The main barrier standing between ourselves and a local-food culture is not price, but attitude. The most difficult requirements are patience and a pinch of restraint--virtues that are hardly the property of the wealthy. These virtues seem to find precious little shelter, in face, in any modern quarter of this nation founded by Puritans. Furthermore, we apply them selectively: browbeating our teenagers with the message that they should wait for sex, for example. Only if they wait to experience intercourse under the ideal circumstances (the story goes), will they know its true value. "Blah blah blah," hears the teenager: words issuing from a mouth that can't even wait for the right time to eat tomatoes, but instead consumes tasteless ones all winter to satisfy a craving for everything now. We're raising our children on the definition of promiscuity if we feed them a casual, indiscriminate mingling of foods from every season plucked from the supermarket, ignoring how our sustenance is cheapened by wholesale desires.
What could possibly be elitist about mucking around in your own
backyard growing tomatoes and "processing" chickens? Somehow "organic"
has come to be equated with "snobby" but it's how the entire human race
has survived for millennia! What we have failed to realize is that the artificially low prices we "enjoy" at the supermarket (deflated by government subsidies and monopolies of agribusinesses) are costing us hugely in environmental degradation and health care costs. When Kingslover comments on the novelty of enjoying fresh raspberries in the middle of winter, her host replies, "This is New York! We can get anything we want, any day of the year." Kingsolver insightfully muses (emphasis mine):
So it is, And I don't wish to be ungracious, but we get it at a price. Most of that is not measured in money, but in untallied debts that will be paid by our children in the currency of extinctions, economic unravellings, and global climate change. I do know it's impolite to raise such objections at the dinner table. Seven raspberries are not (I'll try to explain to my grandkids) the end of the world. I ate them and said "Thank you."

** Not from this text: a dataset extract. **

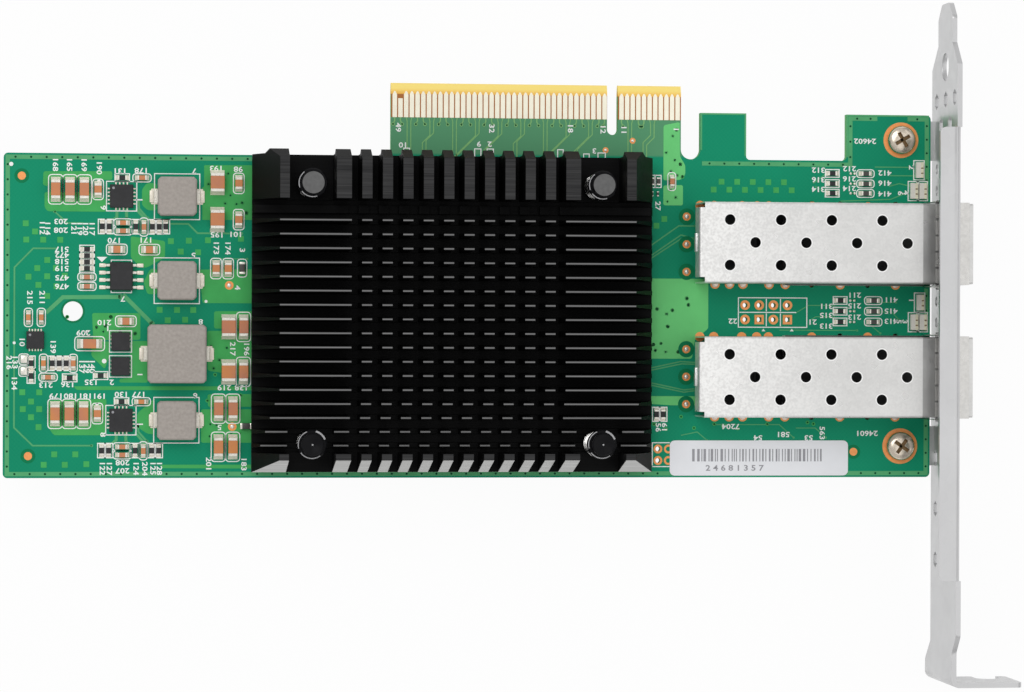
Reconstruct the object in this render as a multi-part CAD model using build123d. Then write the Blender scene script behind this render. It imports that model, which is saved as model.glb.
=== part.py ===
from build123d import *
import os

# Dual port network interface card: circuit board, finned heatsink, two module cages and bracket.
# Millimetres. Origin: contact edge, on the centre line of its key slot, on the component face.
# +X runs towards the bracket, +Y out of the contact edge, +Z out of the component face.

# Board outline
BOARD_THICK = 1.57
BOARD_LENGTH = 163.1
BOARD_END = 57.2            # key slot to the end beside the bracket
BOARD_HEIGHT = 68.9         # contact edge to the far long edge
SHOULDER_DROP = 12.85       # contact edge to the shoulder
LONG_TONGUE = 39.05         # key slot to the far end of the long contact tongue
SHORT_TONGUE = 12.2
KEY_WIDTH = 1.9
KEY_DEPTH = 8.7
LATCH_SLOT_WIDTH = 3.5
LATCH_TAB_WIDTH = 8.2
LATCH_TAB_DROP = 4.65       # contact edge to the top of the latch tab and end block
END_BLOCK_WIDTH = 15.25
CORNER_RADIUS = 0.8
EDGE_BEVEL_RUN = 1.4
EDGE_BEVEL_DEPTH = 0.45
TOOLING_HOLE_DIA = 3.4
TOOLING_HOLE_INSET = 11.9   # from the board's left edge
TOOLING_HOLE_RISE = 28.8    # from the board's far long edge

# Edge contacts
CONTACT_PITCH = 1.0
CONTACT_COUNT_SHORT = 11
CONTACT_COUNT_LONG = 38
CONTACT_KEY_GAP = 3.0       # centre to centre across the key slot
CONTACT_KEY_OFFSET = 1.6    # key slot to the first contact of the short tongue
CONTACT_WIDTH = 0.72
CONTACT_LENGTH = 4.4
CONTACT_SETBACK = 1.6
CONTACT_SHORT_CUT = 1.1     # how much shorter the presence contacts are
CONTACT_THICK = 0.05

# Heatsink
SINK_X = -28.45
SINK_Y = -40.35
SINK_LENGTH = 69.8
SINK_WIDTH = 54.8
SINK_UNDERSIDE = 2.5        # board face to the heatsink's base
SINK_BASE = 2.0             # base under the cross cuts
SINK_GROOVE = 0.5           # how much deeper the gaps between the fins are
SINK_TOP = 13.6
SINK_SIDE_BEVEL = 4.25      # how far the fin ends lean in
FIN_COUNT = 17
FIN_FIRST = 11.5            # heatsink's edge to the first thin fin
FIN_LAST = 4.66             # far edge to the last one
FIN_TIP = 0.4
FIN_ROOT = 0.9
FIN_STEPPED = 4             # fins at the far side that step down
FIN_STEP = 1.55
POST_DEPTH = 7.05           # thick row beside the contact edge
POST_NOSE = 0.75            # how far the thick row overhangs the base
POST_NOSE_DROP = 3.5
RIB_FROM_EDGE = 8.7
RIB_WIDTH = 1.4
RIB_HEIGHT = 0.9
WALL_TOP = 1.1              # thickness of the far wall at its top
WALL_LEAN = 2.3             # how far the far wall's outer face leans
CROSS_CUT_COUNT = 11
CROSS_CUT_PITCH = 3.507
CROSS_CUT_WIDTH = 1.76
POCKET_WIDTH = 8.0
POCKET_DEPTH = 8.15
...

Human manners are wildly inconsistent; plenty of people before me have said so. But this one takes the cake: the manner in which we're allowed to steal from future generations, while commanding them not to do that to us, and rolling our eyes at anyone who is tediously PC enough to point this out. The conspicuous consumption of limited resources has yet to be accepted widely as a spiritual error, or even bad manners.
Our culture is not unacquainted with the idea of food as a spiritually loaded commodity. We're just particular about which spiritual arguments we'll accept as valid for declining certain foods. Generally unacceptable reasons: environmental destruction, energy waste, the poisoning of workers. Acceptable: its prohibited by a holy text. Set down a platter of country ham in front of a rabbi, an imam, and a Buddhist monk, and you may have just conjured three different visions of damnation. Guests with high blood pressure may add a fourth. Is it such a stretch, then, to make moral choices about food based on the global consequences of its production and transport? In a country where 5 percent of the world's population glugs down a quarter of all the fuel, also belching out that much of the world's waste and pollution, we've apparently made big choices about consumption. They could be up for review.
Okay, it's time for me to stop illegally quoting huge portions of the text and go to bed. It's way past my bed time, and I'm losing my ability to be cogent. Did you get the message that I loved that book and that I think it's an important read for anyone who cares about food or the future? It's pretty popular right now, and I guarantee you can pick up a copy at your local library. Here is a delightful review by my friend Byron Borger who owns a bookstore and is a wonderful choice of someone to support other than the conglomerate, Amazon. I'll close with this quote about what we have to lose when choosing local:
Concentrating on local foods means thinking of fruit invariably as the product of an orchard, and a winter squash as the fruit of an early-winter farm. It's a strategy that will keep grocery money in the neighborhood, where it gets recycled into your own school system and local businesses. The green spaces surrounding your town stay green and farmers who live nearby get to grow more food next year, for you. But before any of that, it's a win-win strategy for anyone with taste buds. It begins with rethinking a position that is only superficially about deprivation. Citizens of frosty worlds unite, and think about marching past the off-season fruits: you have nothing to lose but mealy, juiceless, rock-hard and refusing to ripen.